Partok's home is less than 24 kilometers (15 miles) from the Gaza border, and so he lives with the sounds of war around him – Israel's relentless bombing of Gaza as well as Hamas rockets fired into Israel.

Israel's war against Hamas has killed more than 26,000 Palestinians, according to health authorities in Gaza. It has led to international criticism, widespread calls for a ceasefire and even charges of genocide by South Africa at the International Court of Justice.

Despite the level of death and destruction in Gaza, many Israelis remain focused on October 7th.

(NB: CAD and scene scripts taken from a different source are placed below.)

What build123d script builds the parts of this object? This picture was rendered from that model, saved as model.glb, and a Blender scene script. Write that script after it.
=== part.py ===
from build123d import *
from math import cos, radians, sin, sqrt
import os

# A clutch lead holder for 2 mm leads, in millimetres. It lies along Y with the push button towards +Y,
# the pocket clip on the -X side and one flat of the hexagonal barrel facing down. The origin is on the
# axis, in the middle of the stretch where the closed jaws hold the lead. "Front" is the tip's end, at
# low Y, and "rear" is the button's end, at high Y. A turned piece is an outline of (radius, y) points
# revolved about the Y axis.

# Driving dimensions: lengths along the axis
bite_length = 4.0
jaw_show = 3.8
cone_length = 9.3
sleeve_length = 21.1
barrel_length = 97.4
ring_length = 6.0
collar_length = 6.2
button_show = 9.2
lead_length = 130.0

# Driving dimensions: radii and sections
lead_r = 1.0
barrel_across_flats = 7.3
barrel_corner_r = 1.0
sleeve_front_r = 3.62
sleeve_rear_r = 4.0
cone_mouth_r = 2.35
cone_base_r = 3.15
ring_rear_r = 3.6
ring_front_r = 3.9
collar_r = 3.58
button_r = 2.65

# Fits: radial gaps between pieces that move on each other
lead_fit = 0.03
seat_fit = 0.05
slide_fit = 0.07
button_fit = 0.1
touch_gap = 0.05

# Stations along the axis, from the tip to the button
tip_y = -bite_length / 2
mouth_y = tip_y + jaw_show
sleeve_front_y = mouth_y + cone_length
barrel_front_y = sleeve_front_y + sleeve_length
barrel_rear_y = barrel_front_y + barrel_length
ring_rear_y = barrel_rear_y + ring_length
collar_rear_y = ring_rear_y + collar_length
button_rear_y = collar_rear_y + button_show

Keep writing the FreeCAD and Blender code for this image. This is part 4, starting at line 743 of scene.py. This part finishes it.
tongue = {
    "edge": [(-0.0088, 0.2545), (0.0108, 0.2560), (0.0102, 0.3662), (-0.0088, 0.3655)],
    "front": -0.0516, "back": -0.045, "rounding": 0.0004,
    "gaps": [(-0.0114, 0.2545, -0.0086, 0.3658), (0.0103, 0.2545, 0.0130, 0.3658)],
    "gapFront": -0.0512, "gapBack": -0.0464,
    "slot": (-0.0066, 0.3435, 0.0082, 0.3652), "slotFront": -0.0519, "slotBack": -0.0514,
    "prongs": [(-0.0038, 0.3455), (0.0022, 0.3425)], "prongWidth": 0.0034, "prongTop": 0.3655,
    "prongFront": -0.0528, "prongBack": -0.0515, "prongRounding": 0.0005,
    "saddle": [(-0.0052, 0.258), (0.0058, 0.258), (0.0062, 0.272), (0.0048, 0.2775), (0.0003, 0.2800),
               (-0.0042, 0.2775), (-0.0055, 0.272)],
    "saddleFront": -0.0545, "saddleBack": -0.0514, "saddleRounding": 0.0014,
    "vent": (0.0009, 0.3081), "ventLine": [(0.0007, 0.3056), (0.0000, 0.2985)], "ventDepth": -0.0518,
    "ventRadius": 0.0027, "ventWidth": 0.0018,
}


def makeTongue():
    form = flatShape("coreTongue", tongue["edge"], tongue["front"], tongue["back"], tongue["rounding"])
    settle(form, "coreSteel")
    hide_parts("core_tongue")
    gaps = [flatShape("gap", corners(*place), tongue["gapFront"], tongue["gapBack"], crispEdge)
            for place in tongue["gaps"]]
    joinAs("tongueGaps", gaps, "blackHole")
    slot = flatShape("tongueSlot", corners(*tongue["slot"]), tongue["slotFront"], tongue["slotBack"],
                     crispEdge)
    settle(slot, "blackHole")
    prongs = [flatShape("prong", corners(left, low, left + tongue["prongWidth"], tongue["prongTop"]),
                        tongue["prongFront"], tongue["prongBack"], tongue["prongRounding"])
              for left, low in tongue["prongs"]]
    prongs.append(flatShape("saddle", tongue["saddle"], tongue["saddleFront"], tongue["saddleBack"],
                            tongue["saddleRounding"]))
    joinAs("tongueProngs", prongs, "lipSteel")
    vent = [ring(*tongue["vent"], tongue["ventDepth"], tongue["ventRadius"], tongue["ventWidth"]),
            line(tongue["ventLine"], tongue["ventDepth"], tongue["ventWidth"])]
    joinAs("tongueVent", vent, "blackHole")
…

News channels rarely broadcast footage of the humanitarian crisis in Gaza, instead alternating between stories of tragedy and heroism on October 7 and the plight of more than 100 hostages still held by Hamas.

In Ashkelon, warning sirens regularly sound when rockets are fired at Israel. Partok leaves the TV on and listens to news about the war. Stories keep cropping up – a hostage left for dead, a child without parents, a survivor's story retold.

“I'm sitting here in my chair and I'm looking and my eyes are staring and I can't believe it,” he said. “Is it true? Is it so?”